● **What the task asks**:
What is needed is an exact copy of the lines from the one containing "with BuildSketch(Plane(origin=wire.line @" to the one containing "obj.parent = None", both lines included, and no other lines.
┌─ Data extract
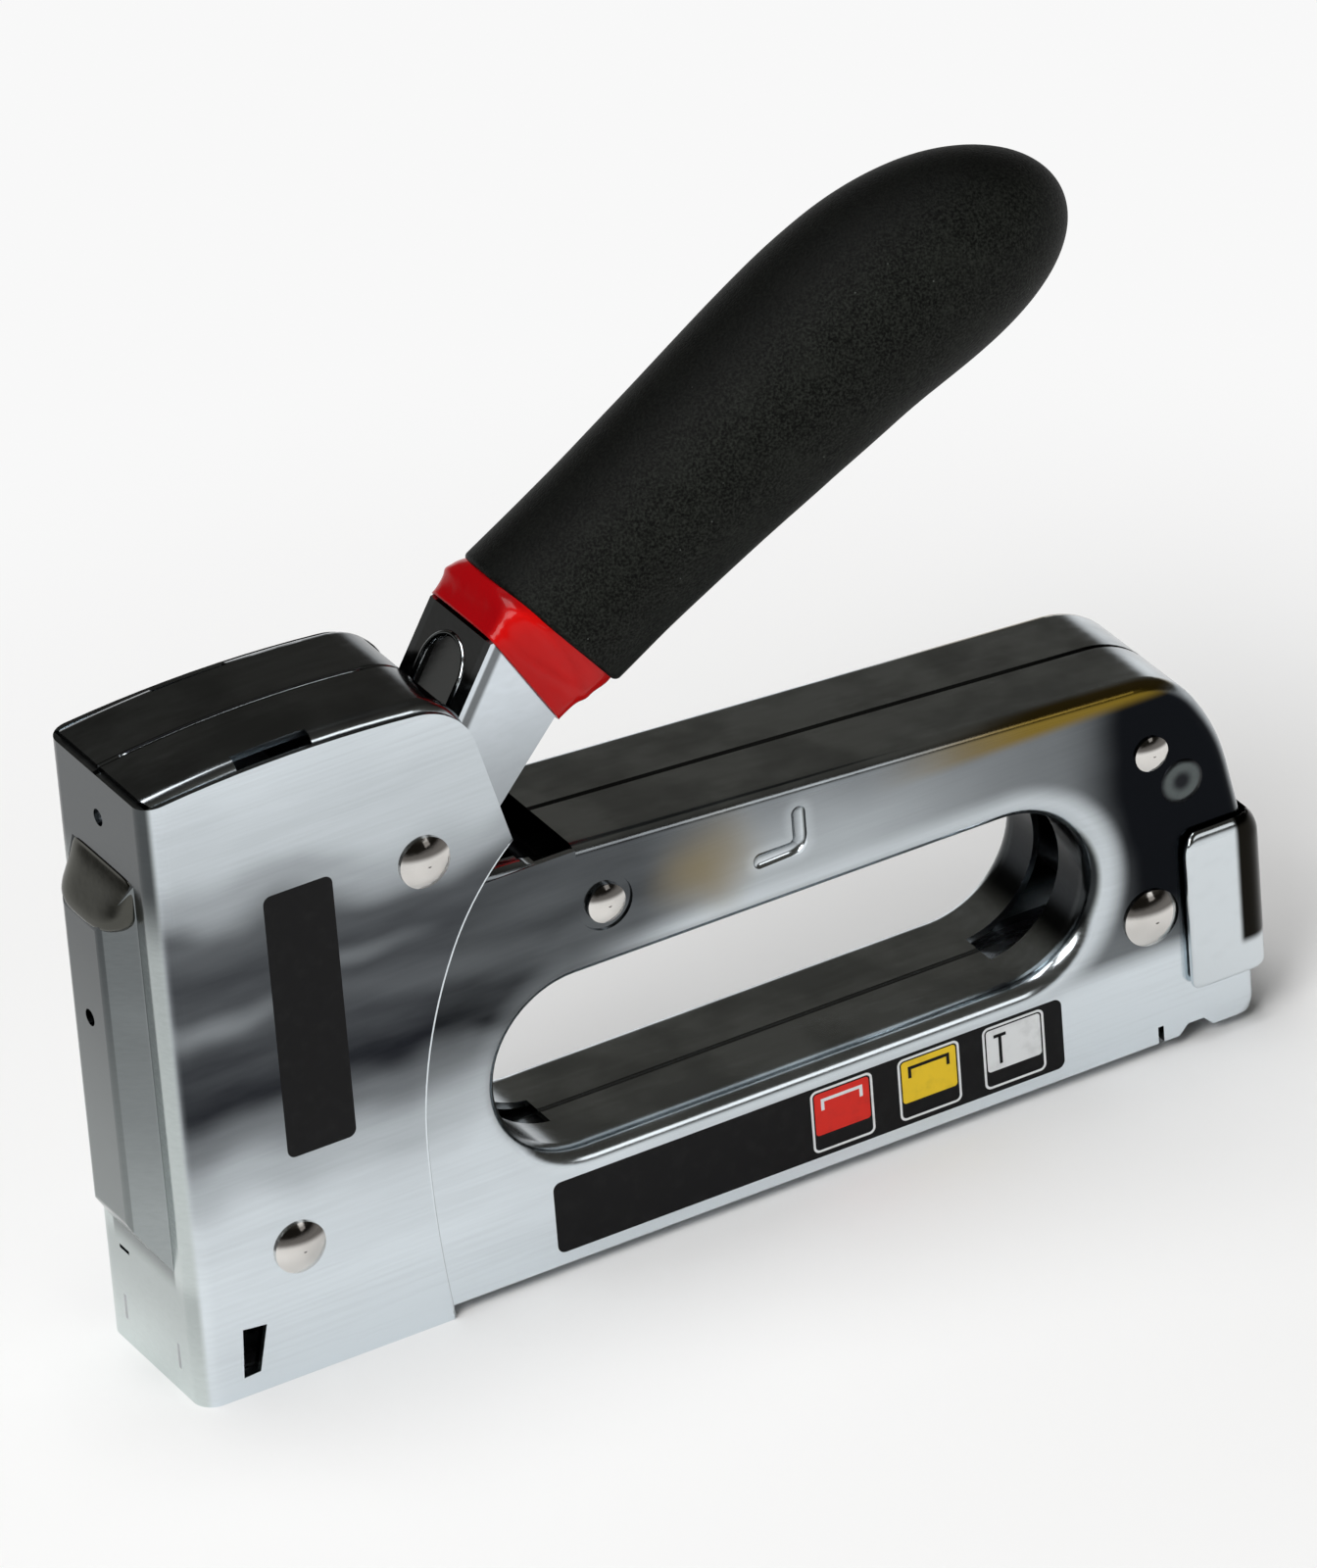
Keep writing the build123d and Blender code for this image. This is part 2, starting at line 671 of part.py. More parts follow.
bush_r = pivot_r + pin_play + bush_sheet
with BuildPart() as pivot_bush:
    with BuildSketch(side_plane(0)):
        with Locations(pivot):
            Circle(bush_r)
            Circle(pivot_r + pin_play, mode=Mode.SUBTRACT)
    extrude(amount=lever_inner, both=True)
tag(pivot_bush, "pivot_bush")

with BuildPart() as lever_return_spring:
    coil_half = lever_inner - 2 * return_wire
    with BuildLine() as coil:
        Helix(2 * coil_half / return_turns, 2 * coil_half, bush_r + hole_play + return_wire / 2,
              center=(pivot[0], -coil_half, pivot[1]), direction=(0, 1, 0))
    with BuildSketch(Plane(origin=coil.line @ 0, z_dir=coil.line % 0)) as wire_end:
        Circle(return_wire / 2)
    sweep(path=coil.line)
    extrude(wire_end.sketch, amount=-return_leg)
    with BuildSketch(Plane(origin=coil.line @ 1, z_dir=coil.line % 1)) as other_end:
        Circle(return_wire / 2)
    extrude(other_end.sketch, amount=return_leg)
tag(lever_return_spring, "lever_return_spring")

# ---------------------------------------------------------------- grip
grip_turn_r = grip_bend_length / radians(grip_bend_deg)


def grip_plane(distance, aside=0.0):
    """Plane across the grip's axis at a distance from its start, x along the gun's Y."""
    turn = max(0.0, distance - grip_straight) / grip_turn_r
    straight_end = along(grip_start, grip_deg, min(distance, grip_straight))
    centre = along(straight_end, grip_deg, 0, -grip_turn_r)
    place = along(centre, grip_deg - degrees(turn), 0, grip_turn_r + aside)
    heading = radians(grip_deg) - turn
    return Plane((place[0], 0, place[1]), x_dir=(0, -1, 0), z_dir=(cos(heading), 0, sin(heading)))


def sleeve_tube():
    """The sleeve's outside round the tang, as long as the tang with its closed end."""
    with BuildPart() as tube:
        with BuildSketch(grip_plane(0)):
            RectangleRounded(2 * (lever_half + sleeve_sheet), tang_thick + 2 * sleeve_sheet, sleeve_edge_r)
        extrude(amount=tang_length + sleeve_sheet)
    return tube.part


with BuildPart() as handle_sleeve:
    add(sleeve_tube())
    neck_depth = hypot(neck_top_bend[0] - neck_low_bend[0], neck_top_bend[1] - neck_low_bend[1])
    with BuildSketch(grip_plane(-sleeve_show)):
        RectangleRounded(2 * (lever_half + sleeve_sheet), neck_depth + 2 * sleeve_sheet, sleeve_edge_r)
    with BuildSketch(grip_plane(0)):
        RectangleRounded(2 * sleeve_flare, 2 * sleeve_flare, sleeve_flare - touch_gap)
    loft()
    add(lever_block(), mode=Mode.SUBTRACT)
tag(handle_sleeve, "handle_sleeve")

# The foam swells from its front end, which is cut out of square, and closes in a round tip
with BuildPart() as handle_grip:
    for distance, radius, shift in grip_sections:
        with BuildSketch(grip_plane(distance, shift)):
            Circle(radius)
    loft()
    tip_distance, tip_radius, tip_shift = grip_tip
    with Locations(grip_plane(tip_distance, tip_shift).origin):
        Sphere(tip_radius)
    cut = radians(grip_deg + grip_cut_deg)
    start_plane = Plane((grip_start[0], 0, grip_start[1]), x_dir=(0, -1, 0), z_dir=(cos(cut), 0, sin(cut)))
    split(bisect_by=start_plane, keep=Keep.TOP)
    add(handle_sleeve.part, mode=Mode.SUBTRACT)
    add(lever_block(), mode=Mode.SUBTRACT)
tag(handle_grip, "handle_grip")

# ---------------------------------------------------------------- plunger and blade
with BuildPart() as plunger:
    base_high = (plunger_base_x, plunger_base_half, plunger_seat)
    box_between((blade_rear_x, -plunger_base_half, plunger_low), base_high)
    fillet(plunger.edges().filter_by(Axis.Z).group_by(Axis.X)[-1], plunger_corner_r)
    shelf_high, shelf_inner = shelf_low + shelf_sheet, lever_half + air
    box_between((blade_rear_x, -plunger_half, plunger_low), (plate_rear_x, plunger_half, shelf_high))
    box_between((blade_rear_x, -shelf_half, shelf_low), (plate_rear_x, shelf_half, shelf_high))
    for low_y, high_y in ((-shelf_half, -shelf_inner), (shelf_inner, shelf_half)):
        box_between((blade_rear_x, low_y, shelf_low), (shelf_length, high_y, shelf_high))
    with BuildSketch(Plane.YZ.offset(blade_rear_x)):
        with Locations(*[(0, z) for z in blade_rivet_z]):
            Circle(blade_rivet_r + hole_play)
    extrude(amount=plate_sheet, mode=Mode.SUBTRACT)
tag(plunger, "plunger")

with BuildPart() as driver_blade:
    box_between(
        (blade_rear_x - blade_sheet, -blade_half, blade_tip_z), (blade_rear_x, blade_half, blade_top_z)
    )
    with BuildSketch(Plane.YZ.offset(blade_rear_x)):
        with Locations(*[(0, z) for z in blade_rivet_z]):
            Circle(blade_rivet_r + hole_play)
    extrude(amount=-blade_sheet, mode=Mode.SUBTRACT)
tag(driver_blade, "driver_blade")

for name, z in zip(("low", "high"), blade_rivet_z):
    with BuildPart() as rivet:
        front, back = blade_rear_x - blade_sheet, plate_rear_x
        with BuildSketch(Plane((0, 0, z), x_dir=(0, 0, 1), z_dir=(0, 1, 0))):
            with BuildLine():
                Polyline((blade_rivet_head_r, front), (blade_rivet_r, front), (blade_rivet_r, back),
                         (blade_rivet_head_r, back))
                TangentArc((0, front - blade_rivet_high), (blade_rivet_head_r, front), tangent=(1, 0))
                TangentArc((0, back + blade_rivet_high), (blade_rivet_head_r, back), tangent=(1, 0))
                Line((0, front - blade_rivet_high), (0, back + blade_rivet_high))
            make_face()
        revolve(axis=Axis((0, 0, z), (1, 0, 0)))
    tag(rivet, f"blade_rivet_{name}")

# ---------------------------------------------------------------- magazine
with BuildPart() as magazine_housing:
    lip_half = house_half + house_lip
    box_between((rail_front, -lip_half, inside_low), (house_rear, lip_half, inside_low + house_sheet))
    box_between((rail_front, -house_half, inside_low), (house_rear, house_half, house_top))
    box_between(
        (rail_front, house_sheet - house_half, inside_low), (house_rear, house_half - house_sheet,
        house_top - house_sheet), mode=Mode.SUBTRACT,
    )
tag(magazine_housing, "magazine_housing")

with BuildPart() as magazine_rail:
    box_between((rail_front, -rail_half, rail_low), (cap_inner_x, rail_half, rail_high))
    box_between(
        (rail_front + rail_sheet, rail_sheet - rail_half, rail_low + rail_sheet),
        (cap_inner_x, rail_half - rail_sheet, rail_high), mode=Mode.SUBTRACT,
    )
tag(magazine_rail, "magazine_rail")

with BuildPart() as magazine_end_cap:
    with BuildSketch(side_plane(0)):
        with BuildLine():
            FilletPolyline(
                (cap_front, cap_low), (cap_front, cap_high), (cap_rear, cap_high), (cap_rear, cap_low),
                radius=(0, 0, cap_top_r, 0), close=True,
            )
        make_face()
    extrude(amount=cap_half, both=True)
    rims = magazine_end_cap.edges().group_by(Axis.Y)
    for side in (rims[0], rims[-1]):
        domed = side.filter_by(lambda e: e.center().Z > cap_low + 1 and e.center().X > cap_front + 1)
        fillet(domed, cap_edge_r)
    # Room for the rear of the shells
    with BuildSketch(Plane.XY.offset(cap_low)):
        with Locations((cap_inner_x, 0)):
            RectangleRounded(
                2 * (cap_inner_x - cap_front + roll_r), 2 * (shell_half + cap_gap), roll_r + cap_gap,
                align=(Align.MAX, Align.CENTER),
            )
    extrude(amount=cap_high, mode=Mode.SUBTRACT)
tag(magazine_end_cap, "magazine_end_cap")

with BuildPart() as pusher_rod:
    with BuildSketch(Plane.YZ.offset(rail_front + rail_sheet)):
        with Locations((0, rod_z)):
            Circle(rod_r)
    extrude(amount=cap_inner_x - rail_front - rail_sheet)
tag(pusher_rod, "pusher_rod")

with BuildPart() as pusher:
    block_half = rail_half - rail_sheet - air
    skirt_inner = rail_half + air
    top_low = rail_high + air
    top_high = top_low + pusher_sheet
    box_between((pusher_front, -block_half, pusher_block_z), (pusher_rear, block_half, top_high))
    skirt_outer = skirt_inner + pusher_sheet
    box_between((pusher_front, -skirt_outer, top_low), (pusher_rear, skirt_outer, top_high))
    for low_y, high_y in ((-skirt_outer, -skirt_inner), (skirt_inner, skirt_outer)):
        box_between((pusher_front, low_y, pusher_skirt_z), (pusher_rear, high_y, top_high))
    with BuildSketch(Plane.YZ.offset(pusher_front)):
        with Locations((0, rod_z)):
            Circle(rod_r + rod_play)
    extrude(amount=pusher_length, mode=Mode.SUBTRACT)
tag(pusher, "pusher")

with BuildPart() as pusher_spring:
    with BuildLine() as wire:
        reach = cap_inner_x - pusher_rear - push_wire - 2 * touch_gap
        Helix(reach / push_turns, reach, push_spring_r, direction=(1, 0, 0),
              center=(pusher_rear + touch_gap + push_wire / 2, 0, rod_z))
    with BuildSketch(Plane(origin=wire.line @ 0, z_dir=wire.line % 0)):
        Circle(push_wire / 2)
    sweep(path=wire.line)
tag(pusher_spring, "pusher_spring")
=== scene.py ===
import math

import bmesh
import bpy
from mathutils import Matrix, Vector, noise


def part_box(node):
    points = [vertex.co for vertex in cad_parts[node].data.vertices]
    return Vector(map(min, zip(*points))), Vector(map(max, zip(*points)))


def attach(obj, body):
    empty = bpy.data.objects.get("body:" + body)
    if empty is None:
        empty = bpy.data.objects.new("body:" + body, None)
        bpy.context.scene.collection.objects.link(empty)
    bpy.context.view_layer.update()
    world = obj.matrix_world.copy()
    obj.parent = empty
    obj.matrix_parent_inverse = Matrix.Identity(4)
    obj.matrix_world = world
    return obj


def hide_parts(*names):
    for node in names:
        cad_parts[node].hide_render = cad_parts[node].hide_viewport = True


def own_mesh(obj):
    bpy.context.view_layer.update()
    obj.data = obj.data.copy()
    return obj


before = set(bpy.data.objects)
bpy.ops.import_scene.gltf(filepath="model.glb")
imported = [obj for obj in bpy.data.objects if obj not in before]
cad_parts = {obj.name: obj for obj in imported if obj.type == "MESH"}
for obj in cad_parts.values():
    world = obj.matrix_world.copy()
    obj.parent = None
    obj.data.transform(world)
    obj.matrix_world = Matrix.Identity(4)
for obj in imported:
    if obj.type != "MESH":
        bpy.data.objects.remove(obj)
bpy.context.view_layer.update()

# ---------------------------------------- body shells
# Two mirrored halves of steel sheet, drawn to shape with a finger opening and a hooked dent in the arm,
# polished, chrome plated and riveted together on the middle plane. The plate's colour has painted
# reflections: darker where the nose, arm and heel turn away, a painted highlight round the opening, and a
# painted amber reflection on the arm.
OPENING_MIDDLE = (0.09345, 0.03175)
OPENING_HALF_LENGTH = 0.0341
OPENING_RADIUS = 0.01345
SEAM_HALF = 0.00042
DENT_LEGS = (((0.0951, 0, 0.0542), (0.0951, 0, 0.0589)), ((0.0887, 0, 0.0537), (0.0947, 0, 0.0537)))
DENT_HALF = 0.0011
DENT_LIT_FROM = (0.50, 0.0, -0.87)
# Painted reflections of the plate: the tones banded by height, the glints, the amber reflection, and the
# light and dark ends of the plate's colour.
HEIGHT_REFLECTION_BANDS = (
    (0.00, 1.00), (0.15, 0.97), (0.27, 0.86), (0.35, 0.56), (0.42, 0.22), (0.47, 0.03), (0.53, 0.06),
    (0.59, 0.14), (0.63, 0.09), (0.68, 0.09), (0.73, 0.12), (0.78, 0.50), (0.83, 0.76), (1.00, 0.92),
)
PAINTED_GLINTS = (((0.0030, 0, 0.0585), (60.0, 0, 250.0), 0.15), ((0.0270, 0, 0.0635), (75.0, 0, 330.0), 0.11))
AMBER_REFLECTION_SPOT = (0.0795, 0, 0.0575)
AMBER_REFLECTION_SPREAD = (75.0, 0, 110.0)
AMBER_REFLECTION = (0.21, 0.140, 0.018, 1)
BRIGHT_LIGHT = (0.74, 0.80, 0.84, 1)
BRIGHT_DARK = (0.006, 0.007, 0.009, 1)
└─
● **Task answer**:
    with BuildSketch(Plane(origin=wire.line @ 0, z_dir=wire.line % 0)):
        Circle(push_wire / 2)
    sweep(path=wire.line)
tag(pusher_spring, "pusher_spring")
=== scene.py ===
import math

import bmesh
import bpy
from mathutils import Matrix, Vector, noise


def part_box(node):
    points = [vertex.co for vertex in cad_parts[node].data.vertices]
    return Vector(map(min, zip(*points))), Vector(map(max, zip(*points)))


def attach(obj, body):
    empty = bpy.data.objects.get("body:" + body)
    if empty is None:
        empty = bpy.data.objects.new("body:" + body, None)
        bpy.context.scene.collection.objects.link(empty)
    bpy.context.view_layer.update()
    world = obj.matrix_world.copy()
    obj.parent = empty
    obj.matrix_parent_inverse = Matrix.Identity(4)
    obj.matrix_world = world
    return obj


def hide_parts(*names):
    for node in names:
        cad_parts[node].hide_render = cad_parts[node].hide_viewport = True


def own_mesh(obj):
    bpy.context.view_layer.update()
    obj.data = obj.data.copy()
    return obj


before = set(bpy.data.objects)
bpy.ops.import_scene.gltf(filepath="model.glb")
imported = [obj for obj in bpy.data.objects if obj not in before]
cad_parts = {obj.name: obj for obj in imported if obj.type == "MESH"}
for obj in cad_parts.values():
    world = obj.matrix_world.copy()
    obj.parent = None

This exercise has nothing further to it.